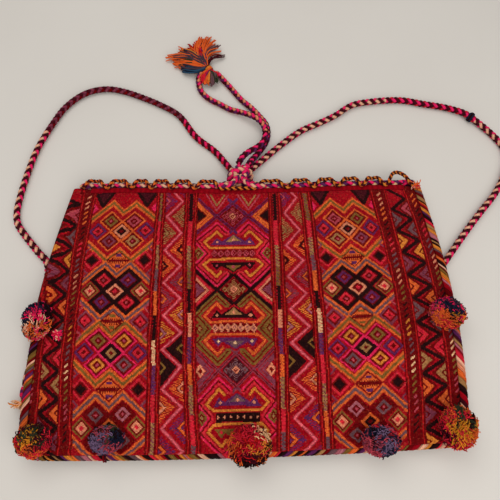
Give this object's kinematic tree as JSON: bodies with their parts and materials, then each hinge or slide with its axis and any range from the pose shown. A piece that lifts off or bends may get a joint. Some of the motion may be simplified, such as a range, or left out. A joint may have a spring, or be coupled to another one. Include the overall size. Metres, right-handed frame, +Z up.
{
  "type": "woven shoulder bag",
  "caption": "Flat-woven pouch lying on its back, with a drawstring mouth, scalloped rim braid, knotted shoulder straps, tasselled tie cords and pompoms hung along the edging.",
  "frame": {"origin": "on the surface the bag lies on, under the middle of the bag without its free cords", "axes": "+X across the bag to the right of the front, +Y towards the mouth, +Z up out of the front panel"},
  "size_m": [0.5285, 0.4903, 0.0432],
  "materials": {
    "crimson_weave": "matte",
    "dark_red_weave": "matte",
    "wrapped_edging": "matte",
    "dark_braid": "matte",
    "pink_braid": "matte",
    "maroon_braid": "matte",
    "navy_yarn": "matte",
    "rose_yarn": "matte",
    "crimson_yarn": "matte",
    "mustard_yarn": "matte",
    "orange_yarn": "matte",
    "slate_yarn": "matte"
  },
  "bodies": {
    "bag": {"front_panel": "crimson_weave", "back_panel": "dark_red_weave", "left_edging": "wrapped_edging", "bottom_edging": "wrapped_edging", "right_edging": "wrapped_edging", "front_rim_hem": "dark_red_weave", "back_rim_hem": "dark_red_weave", "front_loop_braid": "dark_braid", "back_loop_braid": "dark_braid", "drawstring": "pink_braid", "centre_knot": "pink_braid", "strap_end_left": "rose_yarn", "strap_end_right": "rose_yarn", "strap_left": "maroon_braid", "strap_right": "maroon_braid", "tie_cord_inner": "pink_braid", "tie_cord_outer": "pink_braid", "strap_whipping": "navy_yarn", "tassel_neck": "navy_yarn", "tassel_head": "orange_yarn", "small_tuft": "pink_braid"},
    "tassel_skirt": {"tassel_skirt": "orange_yarn"},
    "pompom_left_side": {"pompom_left_side": "navy_yarn", "pompom_tie_left_side": "dark_red_weave"},
    "pompom_left_corner": {"pompom_left_corner": "mustard_yarn", "pompom_tie_left_corner": "dark_red_weave"},
    "pompom_bottom_left": {"pompom_bottom_left": "rose_yarn", "pompom_tie_bottom_left": "dark_red_weave"},
    "pompom_bottom_centre": {"pompom_bottom_centre": "crimson_yarn", "pompom_tie_bottom_centre": "dark_red_weave"},
    "pompom_bottom_right": {"pompom_bottom_right": "navy_yarn", "pompom_tie_bottom_right": "dark_red_weave"},
    "pompom_right_corner": {"pompom_right_corner": "orange_yarn", "pompom_tie_right_corner": "dark_red_weave"},
    "pompom_right_side": {"pompom_right_side": "slate_yarn", "pompom_tie_right_side": "dark_red_weave"}
  },
  "joints": [
    {"name": "tassel_lift", "type": "hinge", "parent": "bag", "child": "tassel_skirt", "pos_m": [-0.04724, 0.29327, 0.0078], "axis": [0.8829, 0.4695, 0], "range_deg": [0, 75]},
    {"name": "pompom_swing_left_side", "type": "hinge", "parent": "bag", "child": "pompom_left_side", "pos_m": [-0.19375, -0.01779, 0.0122], "axis": [-0.0616, -0.9981, 0], "range_deg": [0, 60]},
    {"name": "pompom_swing_left_corner", "type": "hinge", "parent": "bag", "child": "pompom_left_corner", "pos_m": [-0.18779, -0.13061, 0.0122], "axis": [0.7071, -0.7071, 0], "range_deg": [0, 75]},
    {"name": "pompom_swing_bottom_left", "type": "hinge", "parent": "bag", "child": "pompom_bottom_left", "pos_m": [-0.11915, -0.13494, 0.0122], "axis": [1, 0.0069, 0], "range_deg": [0, 75]},
    {"name": "pompom_swing_bottom_centre", "type": "hinge", "parent": "bag", "child": "pompom_bottom_centre", "pos_m": [0.00088, -0.13277, 0.0122], "axis": [0.9996, 0.0297, 0], "range_deg": [0, 75]},
    {"name": "pompom_swing_bottom_right", "type": "hinge", "parent": "bag", "child": "pompom_bottom_right", "pos_m": [0.11312, -0.12825, 0.0122], "axis": [0.9987, 0.051, 0], "range_deg": [0, 75]},
    {"name": "pompom_swing_right_corner", "type": "hinge", "parent": "bag", "child": "pompom_right_corner", "pos_m": [0.18964, -0.11924, 0.0122], "axis": [0.7071, 0.7071, 0], "range_deg": [0, 75]},
    {"name": "pompom_swing_right_side", "type": "hinge", "parent": "bag", "child": "pompom_right_side", "pos_m": [0.19793, -0.01492, 0.0122], "axis": [-0.0358, 0.9994, 0], "range_deg": [0, 75]}
  ]
}
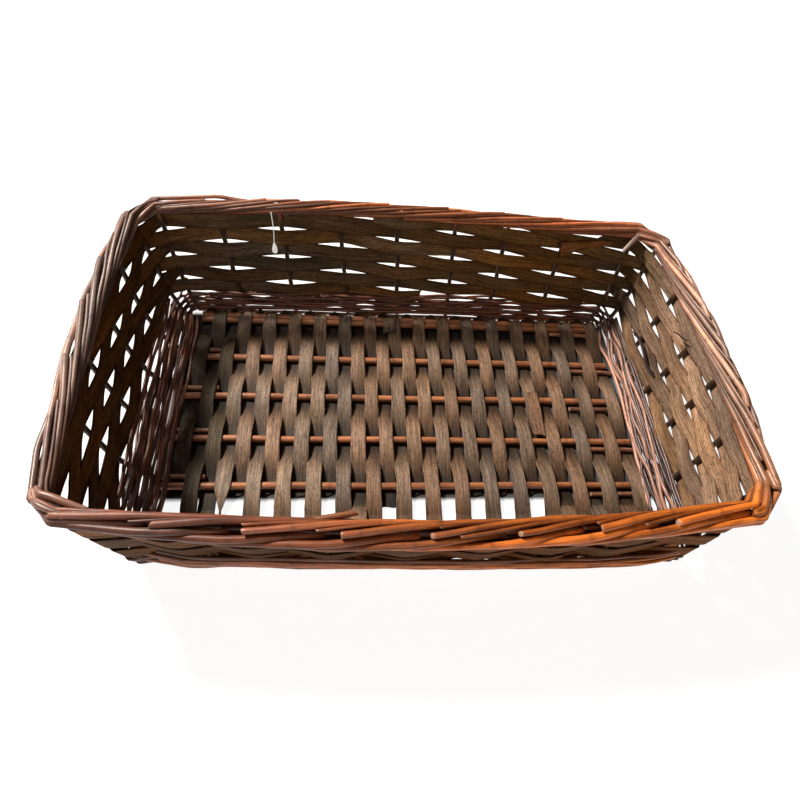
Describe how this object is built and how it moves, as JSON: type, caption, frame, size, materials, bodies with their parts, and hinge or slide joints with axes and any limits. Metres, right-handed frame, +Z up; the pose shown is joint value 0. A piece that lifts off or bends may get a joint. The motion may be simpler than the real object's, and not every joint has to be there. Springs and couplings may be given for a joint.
{
  "type": "open rectangular tray basket",
  "caption": "Shallow rectangular tray basket with flared woven side walls, a flat woven floor and a rolled rod border, for holding and carrying loose goods.",
  "frame": {"origin": "middle of the footprint's bounding box, on the surface the basket stands on", "axes": "+X along the long side towards the right as the picture shows it, +Y from the near wall to the far wall, +Z up"},
  "size_m": [0.4676, 0.2964, 0.1161],
  "materials": {
    "floor_willow": "smooth peeled willow rod, stained orange-brown, satin",
    "floor_strip": "thin split wood strip, stained grey-brown, dry matte grain",
    "stake_willow": "unpeeled willow rod, stained reddish brown, satin with darker bands",
    "side_strip": "thin split wood strip, stained umber brown, dry matte grain",
    "wale_willow": "thin unpeeled willow rod, stained dark reddish brown, satin",
    "thread": "fine white twisted thread, matte",
    "tag_card": "plain white card, matte, blank"
  },
  "bodies": {
    "basket": {"floor_edge_rod_back_inner": "floor_willow", "floor_edge_rod_back_outer": "floor_willow", "floor_edge_rod_front_inner": "floor_willow", "floor_edge_rod_front_outer": "floor_willow", "floor_stick_1": "floor_willow", "floor_stick_2": "floor_willow", "floor_stick_3": "floor_willow", "floor_stick_4": "floor_willow", "floor_weave_01": "floor_strip", "floor_weave_02": "floor_strip", "floor_weave_03": "floor_strip", "floor_weave_04": "floor_strip", "floor_weave_05": "floor_strip", "floor_weave_06": "floor_strip", "floor_weave_07": "floor_strip", "floor_weave_08": "floor_strip", "floor_weave_09": "floor_strip", "floor_weave_10": "floor_strip", "floor_weave_11": "floor_strip", "floor_weave_12": "floor_strip", "side_strip_row_1": "side_strip", "side_strip_row_2": "side_strip", "side_strip_row_3": "side_strip", "side_strip_row_4": "side_strip", "side_strip_row_5": "side_strip", "side_strip_row_6": "side_strip", "stake_back_1": "stake_willow", "stake_back_2": "stake_willow", "stake_back_3": "stake_willow", "stake_back_4": "stake_willow", "stake_back_5": "stake_willow", "stake_back_6": "stake_willow", "stake_back_7": "stake_willow", "stake_back_8": "stake_willow", "stake_back_9": "stake_willow", "stake_front_1": "stake_willow", "stake_front_2": "stake_willow", "stake_front_3": "stake_willow", "stake_front_4": "stake_willow", "stake_front_5": "stake_willow", "stake_front_6": "stake_willow", "stake_front_7": "stake_willow", "stake_front_8": "stake_willow", "stake_front_9": "stake_willow", "stake_left_1": "stake_willow", "stake_left_2": "stake_willow", "stake_left_3": "stake_willow", "stake_left_4": "stake_willow", "stake_left_5": "stake_willow", "stake_left_6": "stake_willow", "stake_right_1": "stake_willow", "stake_right_2": "stake_willow", "stake_right_3": "stake_willow", "stake_right_4": "stake_willow", "stake_right_5": "stake_willow", "stake_right_6": "stake_willow", "wale_rod_1": "wale_willow", "wale_rod_2": "wale_willow"},
    "tag": {"hang_tag": "tag_card", "tag_thread": "thread"}
  },
  "joints": [
    {"name": "tag_swing", "type": "hinge", "parent": "basket", "child": "tag", "pos_m": [-0.11283, 0.12866, 0.1115], "axis": [-1, 0, 0], "range_deg": [0, 100]}
  ]
}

+--

**What is needed**
Check each line of the records above for "from", and copy those that have it.

**Exercise response**
Give this object's kinematic tree as JSON: bodies with their parts and materials, then each hinge or slide with its axis and any range from the pose shown. A piece that lifts off or bends may get a joint. Some of the motion may be simplified, such as a range, or left out. A joint may have a spring, or be coupled to another one. Include the overall size. Metres, right-handed frame, +Z up.
  "frame": {"origin": "middle of the footprint's bounding box, on the surface the basket stands on", "axes": "+X along the long side towards the right as the picture shows it, +Y from the near wall to the far wall, +Z up"},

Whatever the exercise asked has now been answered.